ACM – Tudo o que fazemos está abrangido pelo vegetarianismo, independentemente do que façamos para ganhar a vida. Em princípio o meu trabalho não estaria relacionado, mas a partir do momento em que queremos passar uma mensagem ao mundo e dar a conhecer a dimensão do sofrimento dos animais à mão do homem, todos os momentos, todas as ações passam a estar envolvidas nessa mensagem. Foi com esse objetivo que nos reunimos, eu e algumas colegas e amigas, para aliar o nosso trabalho ao veganismo. Uma vez que trabalhamos numa escola e podemos contribuir para formar seres humanos mais íntegros, respeitadores do ambiente e dos animais e mais cuidadosos com a sua saúde, deitámos mãos à obra e começámos a dar a provar a cozinha vegana.

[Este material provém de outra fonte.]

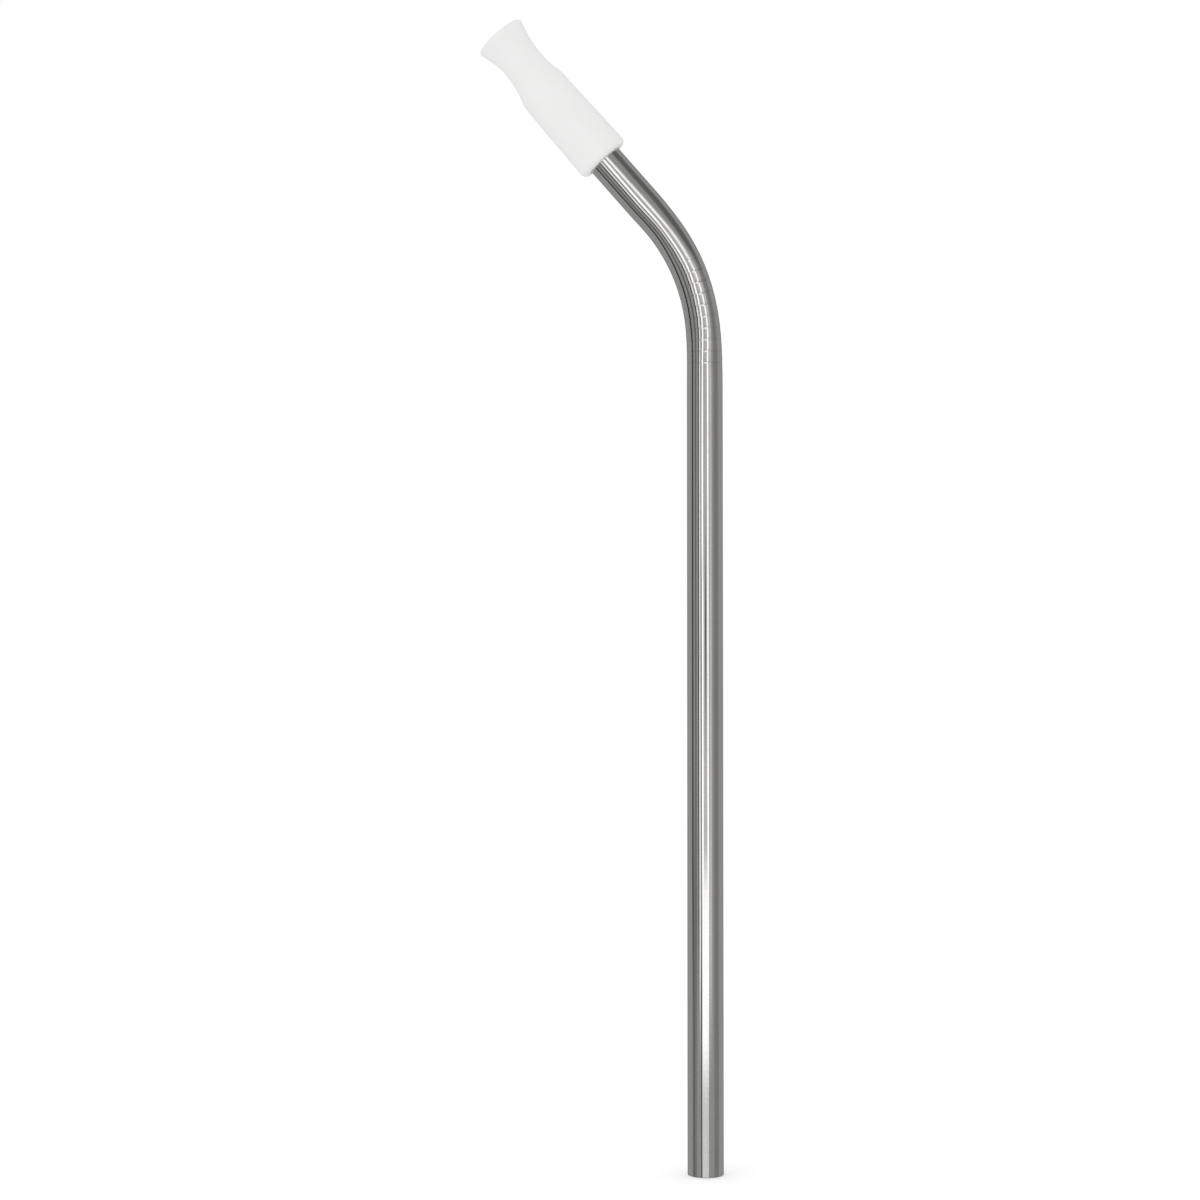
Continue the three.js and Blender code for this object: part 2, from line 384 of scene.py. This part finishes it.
def on_centre_line(along):
    """Place and slope from vertical of the centre line at a length along the tube."""
    if along <= leg_length:
        return Vector((0.0, 0.0, along)), 0.0
    distance = along - leg_length
    if distance >= bend_length:
        _, x, z, slope = bend_line[-1]
        rest = distance - bend_length
        return Vector((x - math.sin(slope) * rest, 0.0, z + math.cos(slope) * rest)), slope
    position = distance / bend_length * bend_moves
    before = min(int(position), bend_moves - 1)
    share = position - before
    values = [a + (b - a) * share for a, b in zip(bend_line[before], bend_line[before + 1])]
    return Vector((values[1], 0.0, values[2])), values[3]


def ring_dent(along):
    """How deep the bender's rings press the outside at a length along the tube."""
    deepest = 0.0
    for ring in range(ring_count):
        off = (along - ring_first - ring * ring_spacing) / ring_half_width
        end_share = min(ring_end_share * (ring_count - ring), 1.0)
        deepest = max(deepest, ring_depth * end_share * math.exp(-off * off))
    return deepest


def tube_point(along, radius, angle):
    """A point of the tube's wall. The angle is 0 on the outside of the bend."""
    centre, slope = on_centre_line(along)
    distance = along - leg_length
    share = curvature_share(distance)
    egg = bend_egg * smooth_ramp(distance, *egg_grows) * (1.0 - smooth_ramp(distance, *egg_fades))
    in_plane = radius * (1.0 - bend_flattening * share)
    across = radius * (1.0 + bend_flattening / 2 * share)
    outwards = in_plane * math.cos(angle)
    sideways = across * math.sin(angle) * (1.0 + egg * math.cos(angle))
    return centre + Vector((outwards * math.cos(slope), sideways, outwards * math.sin(slope)))


# Lengths along the tube that get points all round: close ones in the bend, and closer at the rings.
leg_points = [i * leg_step for i in range(1, int(leg_length / leg_step) + 1)]
bend_points = [leg_length + i * bend_step for i in range(bend_step_count)]
arm_points = [arm_start + i * arm_step for i in range(1, int((tube_length - arm_start) / arm_step))]
ring_points = [
    ring_first + ring * ring_spacing + i * groove_step
    for ring in range(ring_count)
    for i in range(-groove_steps, groove_steps + 1)
]


def spread_out(lengths):
    """The lengths in order, without those that nearly repeat another."""
    kept = []
    for along in sorted(lengths):
        if not kept or along - kept[-1] > least_step:
            kept.append(along)
    return kept


def rounded_edge(end, side, radius, rounding, leaving):
    """Points of a rounded edge as (length along the tube, radius). End is the place of the end face and
    side is 1 at the upper end and -1 at the lower; rounding is positive outside and negative inside.
    Leaving is true where the outline comes along the wall and turns onto the end face."""
    points = []
    for i in range(rim_steps + 1):
        angle = math.pi / 2 * i / rim_steps
        if not leaving:
            angle = math.pi / 2 - angle
        along = end - side * abs(rounding) * (1.0 - math.sin(angle))
        points.append((along, radius - rounding * (1.0 - math.cos(angle))))
    return points


# The wall's outline, once round: up the outside, over the upper end, down the bore, over the lower end.
bore_radius = tube_radius - tube_wall
wall_outline = rounded_edge(0.0, -1, tube_radius, rim_outer, leaving=False)
for along in spread_out(leg_points + bend_points + arm_points + ring_points):
    wall_outline.append((along, tube_radius - ring_dent(along)))
wall_outline += rounded_edge(tube_length, 1, tube_radius, rim_outer, leaving=True)
wall_outline += rounded_edge(tube_length, 1, bore_radius, -rim_inner, leaving=False)
for along in reversed(spread_out(leg_points + bend_points + arm_points)):
    wall_outline.append((along, bore_radius))
wall_outline += rounded_edge(0.0, -1, bore_radius, -rim_inner, leaving=True)


def ring_faces(rows, sides):
    """Faces of a closed surface of rings of points, the last ring joined to the first."""
    faces = []
    for row in range(rows):
        above = (row + 1) % rows
        for side in range(sides):
            beside = (side + 1) % sides
            faces.append(
                (row * sides + side, row * sides + beside, above * sides + beside, above * sides + side)
            )
    return faces


def smooth_object(name, points, faces, place_name, places):
    """A smooth mesh object whose points also know their place on the unbent piece."""
    mesh = bpy.data.meshes.new(name)
    mesh.from_pydata(points, [], faces)
    mesh.polygons.foreach_set("use_smooth", [True] * len(mesh.polygons))
    attribute = mesh.attributes.new(place_name, "FLOAT_VECTOR", "POINT")
    attribute.data.foreach_set("vector", [number for place in places for number in place])
    mesh.update()
    piece = bpy.data.objects.new(name, mesh)
    scene.collection.objects.link(piece)
    return piece


tube_points = []
tube_places = []
for along, radius in wall_outline:
    for side in range(tube_sides):
        angle = 2 * math.pi * side / tube_sides
        tube_points.append(tube_point(along, radius, angle))
        tube_places.append((radius * math.cos(angle), radius * math.sin(angle), along))
tube = smooth_object(
    "straw_tube", tube_points, ring_faces(len(wall_outline), tube_sides), "place_on_tube", tube_places
)


def vector_of(tree, attribute_name, stretch):
    """A point attribute in millimetres, each axis divided by a stretch in millimetres."""
    source = tree.nodes.new("ShaderNodeAttribute")
    source.attribute_name = attribute_name
    scaled = tree.nodes.new("ShaderNodeVectorMath")
    scaled.operation = "MULTIPLY"
    scaled.inputs[1].default_value = [1.0 / (MM * size) for size in stretch]
    tree.links.new(source.outputs["Vector"], scaled.inputs[0])
    return scaled.outputs["Vector"]


def noise(tree, vector, detail=2.0, roughness=0.5):
    node = tree.nodes.new("ShaderNodeTexNoise")
    node.inputs["Scale"].default_value = 1.0
    node.inputs["Detail"].default_value = detail
    node.inputs["Roughness"].default_value = roughness
    tree.links.new(vector, node.inputs["Vector"])
    return node.outputs[0]


def map_to(tree, value, low, high, to_low=0.0, to_high=1.0, smooth=True):
    """Maps a value from low..high to to_low..to_high, and holds it there beyond them."""
    node = tree.nodes.new("ShaderNodeMapRange")
    node.interpolation_type = "SMOOTHSTEP" if smooth else "LINEAR"
    node.inputs["From Min"].default_value = low
    node.inputs["From Max"].default_value = high
    node.inputs["To Min"].default_value = to_low
    node.inputs["To Max"].default_value = to_high
    tree.links.new(value, node.inputs["Value"])
    return node.outputs["Result"]


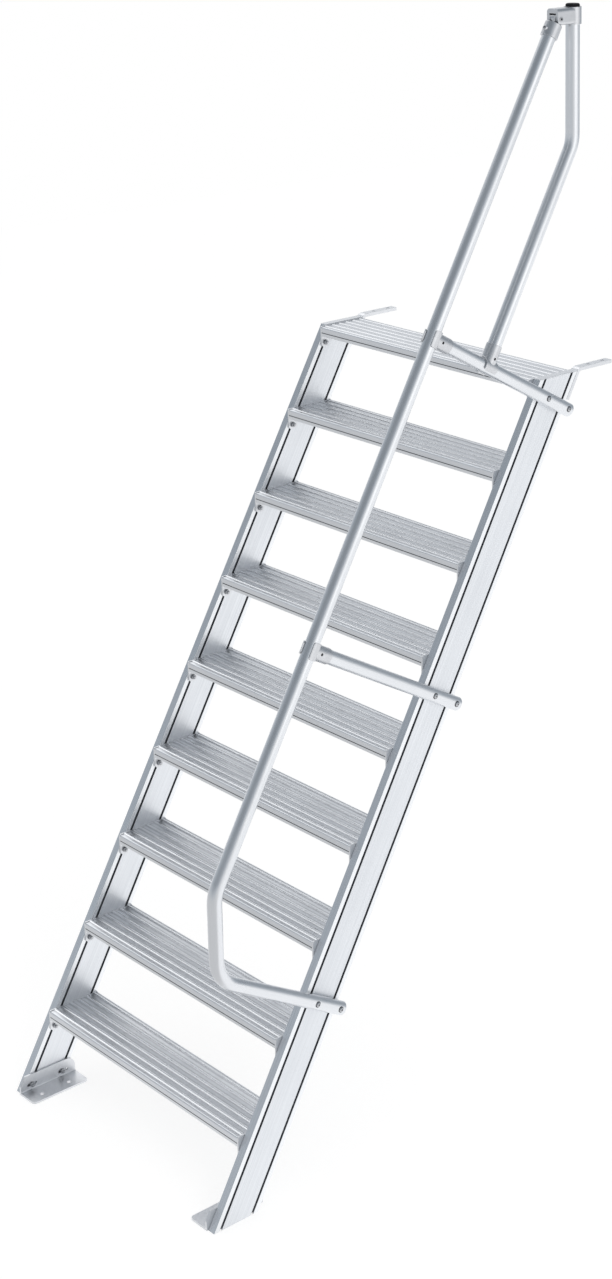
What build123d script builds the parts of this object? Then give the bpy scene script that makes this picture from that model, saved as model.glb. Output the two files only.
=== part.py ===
from build123d import *
from math import cos, radians, sin, tan
import os

os.makedirs("parts", exist_ok=True)

# Millimetres, +Z up. X runs along the treads, +Y is the way a person climbs.
# The origin sits on the underside of the left floor bracket, between its two floor holes.

# Overall layout
pitch_deg = 60
riser = 240
first_rise = 232
tread_count = 9
clear_width = 924
top_z = first_rise + (tread_count - 1) * riser

# Stringer extrusion, with a T-slot along both edges of each wide face
stringer_w = 26
stringer_d = 130
stringer_wall = 2.5
slot_inset = 18.6
slot_open = 8
slot_lip = 2.5
channel_w = 15
channel_d = 5
bolt_hole_r = 4.5

# Tread extrusion and its end plates
nose_overhang = 23.4
tread_depth = 170.6
tread_skin = 3
nose_r = 4
nose_line = 19
nose_line_w = 2
nose_h = 31
ridge_first = 19.5
ridge_rear_in = 12.1
ridge_count = 6
ridge_w = 13
ridge_h = 1.8
rib_t = 2.5
boss_w = 12
boss_slot_w = 5.5
boss_slot_d = 9
rear_groove_in = 5
rear_groove_w = 2
rear_groove_d = 0.8
plate_t = 5
plate_h = 36
tab_h = 66
tab_bolt_drop = 51.9
rear_bolt_drop = 20

# Floor brackets
foot_t = 6
foot_leg = 76
foot_h = 54
foot_front = -5
foot_len = 193
foot_corner_r = 30
foot_chamfer_from = 27
foot_slot_z = 22
foot_slot_len = 36
foot_hole_in = 49
foot_hole_front = 41
foot_hole_pitch = 95
foot_hole_r = 6.5

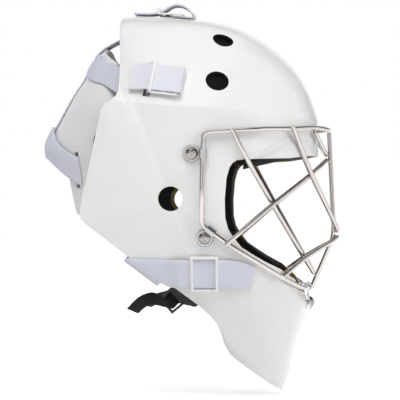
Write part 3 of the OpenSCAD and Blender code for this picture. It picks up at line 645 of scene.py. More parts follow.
RIBS = (
    (-65, 80, 92, 158, 54, 198, 26, 202, 0), (-61, 80, 93, 156, 56, 191, 27, 194, 0),
    (-53, 78, 96, 143, 64, 171, 30, 173, 0), (-47, 76, 98, 134, 68, 160, 32, 161, 0),
    (-40, 74, 100, 124, 72, 151, 32, 152, 0), (-34, 72, 101, 115, 75, 136, 32, 136, 0),
    (-20, 66, 103, 110, 70, 129, 32, 129, 0), (0, 62, 105, 108, 68, 127, 30, 127, 0),
    (17, 66, 105.5, 112, 68, 132, 31, 131.5, 0), (25, 72, 106, 119, 69, 138.5, 31, 138, 0),
    (33, 80, 106.5, 128, 68, 146, 30, 146, 0), (42, 90, 105.5, 139, 61, 153, 27, 152, 0),
    (51, 92, 106, 143, 60, 157, 27, 157, 0), (63, 87, 109, 143, 64, 160, 29, 160, 0),
    (74, 82, 111, 140, 67, 161, 32, 162, 0), (85, 80, 112, 141, 70, 161, 34, 161, 0),
    (97, 80, 112, 146, 70, 163, 34, 164, 0), (106, 83, 111, 149, 68, 169, 32, 170, 0),
    (111, 83, 111, 151, 64, 171, 28, 172, 0), (115, 83, 111, 118, 92, 130, 78, 140, 64),
    (120, 76, 110, 100, 105, 112, 96, 124, 86), (128, 62, 109, 88, 108.5, 100, 106, 112, 101),
    (142, 48, 107.5, 70, 107, 84, 106, 98, 104), (160, 42, 106, 66, 105, 80, 103, 92, 101),
    (180, 40, 104, 65, 102, 80, 100, 92, 98), (195, 40, 103, 65, 100, 80, 98, 92, 96),
    (220, 38, 100, 60, 96, 75, 93, 88, 90), (245, 35, 99, 60, 93, 72, 89, 85, 86),
    (272, 40, 97, 70, 89, 85, 84, 100, 80), (282, 60, 94, 90, 82, 105, 76, 120, 70),
    (290, 80, 91, 130, 68, 150, 53, 165, 40))
EAR_HALF = 105.0
CORNER_PULL = (1.6, 2.4, 1.0)
FIRST_JOINED, LAST_JOINED = -65.0, 111.0
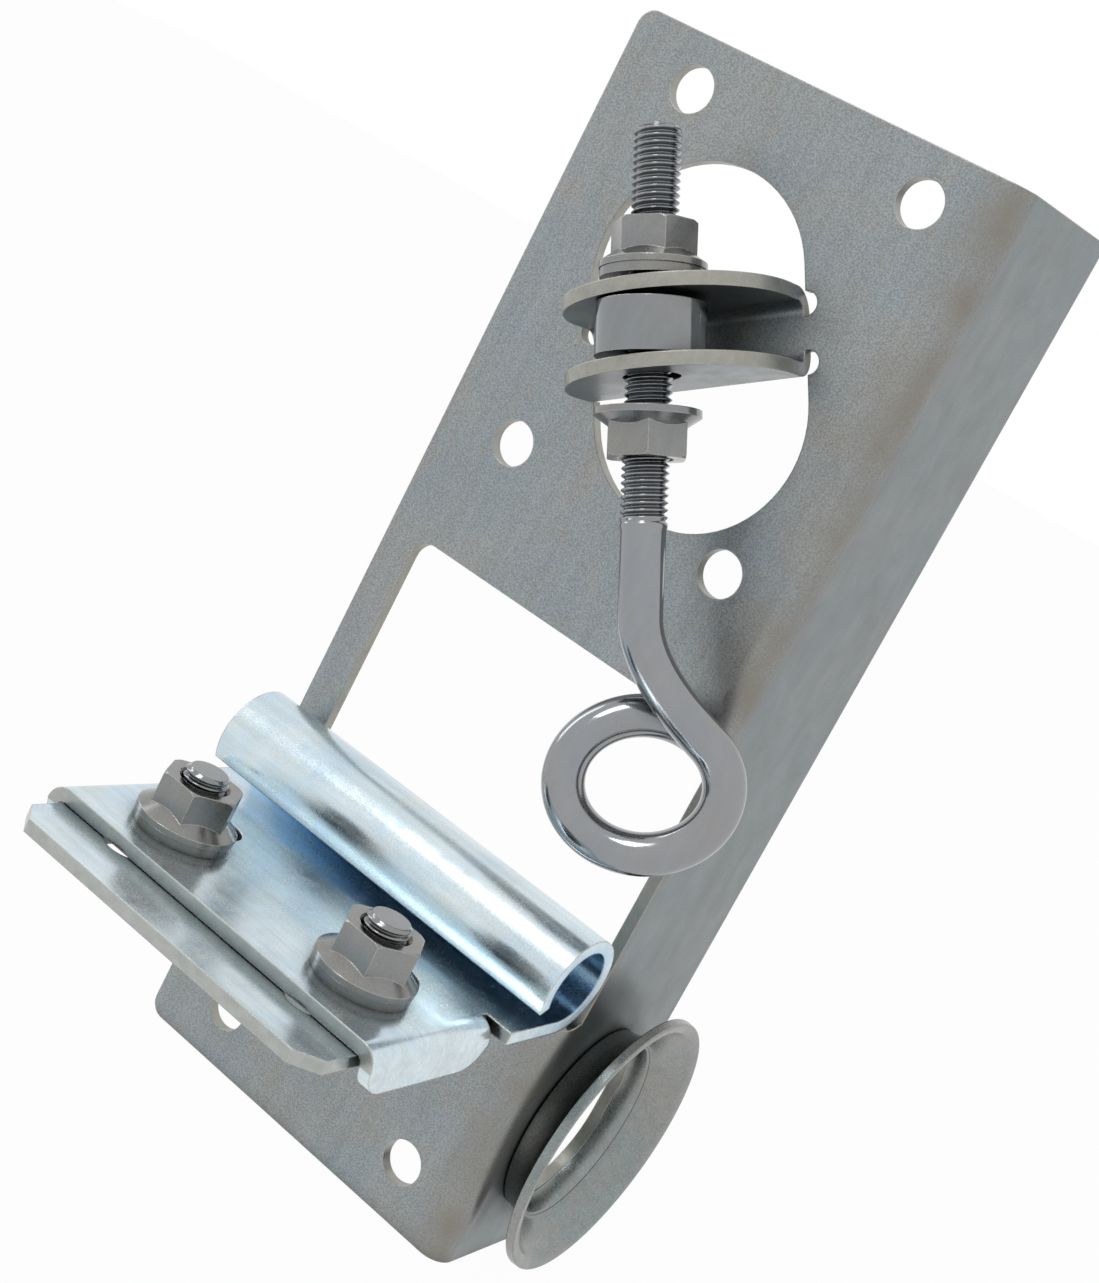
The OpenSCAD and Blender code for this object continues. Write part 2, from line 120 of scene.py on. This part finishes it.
def zinc(name, base, cool, warm, rough, edge, grain=0.25, metallic=1.0,
         mottle=0.5, streak=0.3, streak_dir=(1, 1, 0.08), bevel=0.35, tint_and_painted_light=None,
         cut_faces=None, specks=0.5):
    """Plated steel: cloudy blue and yellow tones, rolling streaks, fine grain, specks, rubbed edges
    lightened as a painted highlight, and painted shade in crevices.
    """
    g = Graph(name)
    spot = g.add("ShaderNodeTexCoord", out="Object")
    normal = g.add("ShaderNodeNewGeometry", out="Normal")
    soft = g.add("ShaderNodeBevel", {"Radius": bevel * MM}, samples=6) if bevel else None
    cloud = g.noise(spot, 38, 3, 0.55, 0.6)
    cloud2 = g.noise(g.stretch(spot, (1.7, 1.3, 1)), 95, 4, 0.6, 0.4)
    lines = g.noise(g.stretch(spot, streak_dir), 420, 3, 0.6)
    fine = g.noise(spot, 2600, 2, 0.6)
    coarse = g.noise(spot, 900, 3, 0.65)
    colour = g.mix(g.ramp(cloud, 0.36, 0.62), rgb(*cool), rgb(*base))
    colour = g.mix(g.math("MULTIPLY", g.ramp(cloud2, 0.5, 0.72), mottle), colour, rgb(*warm))
    tone = g.math("ADD", g.math("MULTIPLY", lines, streak), g.math("MULTIPLY", fine, grain))
    total = streak + grain
    tone = g.ramp(tone, 0.36 * total, 0.64 * total, 1 - 0.5 * total, 1 + 0.35 * total)
    colour = g.mix(1.0, colour, tone, "MULTIPLY")
    if specks:
        dots = g.add("ShaderNodeTexVoronoi", {"Vector": spot, "Scale": 210}, out="Distance")
        specks_and_painted_shade = g.ramp(g.math("ADD", dots, g.math("MULTIPLY", fine, 0.05)), 0.05, 0.1, 1, 0)
        rare = g.ramp(g.noise(spot, 70, 1), 0.55, 0.62)
        specks_and_painted_shade = g.math("MULTIPLY", g.math("MULTIPLY", specks_and_painted_shade, rare), specks)
        colour = g.mix(specks_and_painted_shade, colour, rgb(0.12, 0.11, 0.1))
    if tint_and_painted_light:
        colour = tint_and_painted_light(g, spot, colour)
    if cut_faces:
        cut = cut_faces(g, spot, normal)
        cut_tone = g.mix(g.ramp(g.noise(spot, 420, 3), 0.35, 0.7),
                         rgb(*edge), rgb(*[c * 0.82 for c in edge]))
        colour = g.mix(g.math("MULTIPLY", cut, 0.8), colour, cut_tone)
    shade = metallic
    if bevel:
        # Rubbed edges with painted highlight: bevelled rims are lightened and made less metallic, a
        # painted bright outline along edges and holes.
        rim_dot = g.add("ShaderNodeVectorMath", {0: soft, 1: normal}, "Value",
                     operation="DOT_PRODUCT")
        wear_and_painted_highlight = g.math("MULTIPLY", g.ramp(rim_dot, 0.995, 0.88, 0, 0.8),
                      g.ramp(coarse, 0.3, 0.5))
        colour = g.mix(wear_and_painted_highlight, colour, rgb(*[min(c * 1.7, 0.95) for c in edge]))
        shade = g.math("MULTIPLY_ADD", wear_and_painted_highlight, -0.5 * metallic)
        shade.node.inputs[2].default_value = metallic
    # Painted shade: colour darkened in crevices, contacts and gaps between parts, from ambient
    # occlusion.
    specks_and_painted_shade = g.add("ShaderNodeAmbientOcclusion", {"Distance": 5 * MM}, out="AO", samples=4)
    colour = g.mix(1.0, colour, g.ramp(specks_and_painted_shade, 0.2, 0.85, 0.15, 1.0), "MULTIPLY")
    shine = g.ramp(g.math("ADD", g.math("MULTIPLY", cloud2, 0.6), g.math("MULTIPLY", fine, 0.4)),
                   0.35, 0.65, rough - 0.07, rough + 0.08)
    height = g.math("ADD", g.math("MULTIPLY", fine, 0.6), g.math("MULTIPLY", coarse, 0.8))
    height = g.math("ADD", height, g.math("MULTIPLY", lines, 0.5 * streak))
    smooth = {"Normal": soft} if bevel else {}
    bump = g.add("ShaderNodeBump", {"Height": height, "Strength": grain,
        "Distance": 0.05 * MM, **smooth})
    shader = g.add("ShaderNodeBsdfPrincipled", {"Base Color": colour, "Metallic": shade,
        "Roughness": shine, "Normal": bump})
    shader.node.inputs["Base Color"].default_value = rgb(*base)
    g.add("ShaderNodeOutputMaterial", {"Surface": shader})
    return g.material


BARREL_Y, BARREL_Z = -0.0184, -0.13065    # centre line of the clamp plate's rolled barrel
CLAMP_X = 0.0029                          # middle of the clamp plate
EAR_TILT = math.radians(33)


def axis_of(g, vector, name):
    node = g.add("ShaderNodeSeparateXYZ", {0: vector}).node
    return node.outputs[name]


def bracket_cuts(g, spot, normal):
    """1 on the sheared faces of the web, the side wall and the ears."""
    nx, ny = (g.math("ABSOLUTE", axis_of(g, normal, k)) for k in "XY")
    x, y = (axis_of(g, spot, k) for k in "XY")
    flat_web = g.ramp(ny, 0.3, 0.15)
    in_web = g.math("MULTIPLY", g.ramp(y, 0.0005, -0.0001), g.ramp(y, -0.0035, -0.0029))
    web_side = g.math("MULTIPLY", g.math("MULTIPLY", flat_web, in_web), g.ramp(x, 0.0446, 0.044))
    on_wall = g.math("MULTIPLY", g.ramp(nx, 0.3, 0.15), g.ramp(y, 0.002, 0.003))
    along = g.add("ShaderNodeVectorMath", {0: normal,
        1: (-math.sin(EAR_TILT), 0, math.cos(EAR_TILT))}, "Value", operation="DOT_PRODUCT")
    on_ear = g.math("MULTIPLY", g.ramp(g.math("ABSOLUTE", along), 0.3, 0.15),
                    g.ramp(y, -0.0087, -0.0095))
    return g.math("MAXIMUM", web_side, g.math("MAXIMUM", on_wall, on_ear))


def bend_tint_and_wall_painted_shade(g, spot, colour):
    """The long bend is browner than the web, and the side wall is darker as painted shade."""
    x, y = (axis_of(g, spot, k) for k in "XY")
    near_bend = g.math("MULTIPLY", g.ramp(x, 0.036, 0.0475), g.ramp(y, 0.006, 0.0))
    patchy = g.math("MULTIPLY", near_bend, g.ramp(g.noise(spot, 60, 3), 0.3, 0.65, 0.25, 0.9))
    colour = g.mix(patchy, colour, rgb(0.26, 0.24, 0.205))
    # Painted shade: the side wall is darkened.
    wall = g.math("MULTIPLY", g.ramp(x, 0.0468, 0.047), g.ramp(y, 0.0005, 0.004))
    return g.mix(g.math("MULTIPLY", wall, 0.6), colour, rgb(0.19, 0.215, 0.22))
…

MVV – O que você recomenda, em termos de informação, para quem está se iniciando no vegetarianismo, mas que já passou por aquela fase dos vídeos mais chocantes?

ACM – Tenho alguma dificuldade em perceber como se consegue continuar a consumir carne a partir desse momento do choque. Devemos dar graças à internet e à difusão das imagens que só a tecnologia permite, por ser um poderoso aliado dos animais. Durante anos, o homem foi burilando meios cruéis de torturar e matar sem que ninguém se apercebesse disso pois as coisas eram feitas longe das zonas residenciais, às escondidas. Repare-se na importância que tiveram os drones para mostrar a dimensão de algumas explorações agropecuárias e os rios de sangue junto aos matadouros…  Agora a vida está cada vez mais difícil para os torturadores, mas, como sabemos, estamos longe do mundo perfeito.

O conselho que dou a quem começar, é que peça ajuda a alguém; que leia, se informe, experimente. Fale, muito. Que não ceda aos primeiros dissabores, literalmente falando.

MVV – Leitura obrigatória:

ACM – Recomendo a revista Weggan, portuguesa, grátis, online. Porque a informação chega sob diversas formas, aconselho a audição de podcasts (coisa que pode fazer enquanto caminha ou arruma a casa) e as TedTalks da Melanie Joy (a minha primeira fonte de informação e influência) e os livros dela e de outros estudiosos destes temas. O youtube tem muitos autores que disponibilizam informação credível que ajudam no dia a dia pois partilham a sua própria experiência.

MVV – Uma mensagem que você queira deixar para quem ainda está se convencendo de que o futuro tem que ser vegan:

ACM – Querer é meio caminho andado para conseguir. O melhor conselho que posso dar é o de ter coragem, não hesitar, não olhar para trás nem contar o que está errado no passado. Todos fomos outros, errámos e um dia conseguimos mudar. Consciencializar-se de que pode fazer a diferença num mundo surdo, selectivo, racista e especista – cada um de nós é uma arma pelos animais e não podemos abandoná-los à sua cruel sorte. Essa é a força que temos de ter, sem hesitações.